Во время нашего пребывания на обычном наблюдательном пункте государь пожелал еще обсудить вопрос о предстоящем образе действий. На совещание призваны были, кроме великого князя главнокомандующего, его начальника штаба Непокойчицкого и меня, еще начальник артиллерии генерал-адъютант Масальский, генерал-лейтенант Зотов и генерал-майор Левицкий. Все мы собрались кругом государя и поочередно должны были высказывать свое мнение. Великий князь и Непокойчицкий по-прежнему признавали невозможным удержаться на занятых под Плевной позициях; князь Масальский и Зотов склонялись к тому же мнению; только Левицкий имел мужество высказаться в противном смысле и весьма дельно привел доводы в пользу мнения, которое было вчера выражено мною.
Выслушав всех, государь ясно объявил свое решение – держаться и укрепиться на прежних позициях до прибытия ожидаемых подкреплений и затем предпринять постепенную атаку неприятельских укреплений. Предоставив великому князю обсудить с главными его помощниками все подробности первоначальных распоряжений, государь вместе с тем решил вытребовать сюда генерала Тотлебена, которому я и телеграфировал немедленно по возвращении нашем в Раденицу.

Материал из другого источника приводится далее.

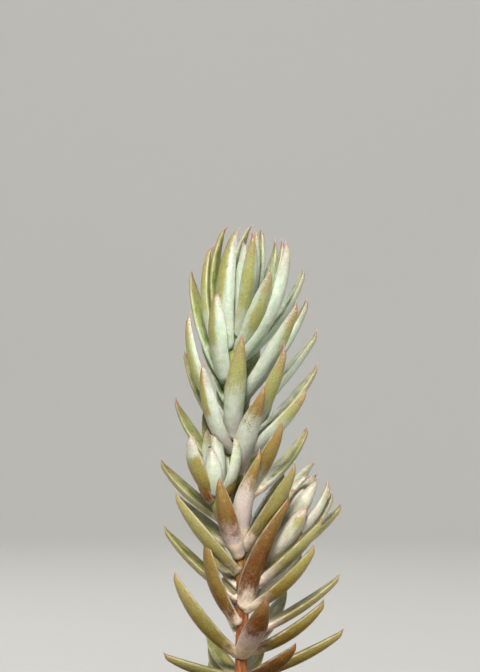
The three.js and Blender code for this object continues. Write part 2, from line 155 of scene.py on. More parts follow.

3 сентября. Суббота. Вчера и сегодня всё тихо около Плевны, изредка только постреливают наши батареи. Турки сделали ночью попытку против занятого нашими войсками редута, но, кажется, не очень серьезную. Сегодня утром приехали сюда, в Раденицу, великий князь главнокомандующий и румынский принц Карл, чтобы отдать государю отчет об изменениях в расположении войск, блокирующих Плевну. Меня не пригласили выслушать их доклад, и я снова умываю руки во всем, что делается в нашей несчастной армии.
Государь, по своему счастливому характеру, уже смотрит на дело с благодушным спокойствием, раздает награды, оказывает большое внимание и заботливость раненым, провозимым из-под Плевны. Вчера и сегодня роздано множество крестов и золотых сабель, в том числе большей части флигель-адъютантов, вся заслуга которых ограничивается тем, что им случилось проскакать в пределах неприятельских выстрелов. Государю приятно видеть перед собой довольные лица. Самому румынскому князю пожалован крест Святого Георгия 3-й степени.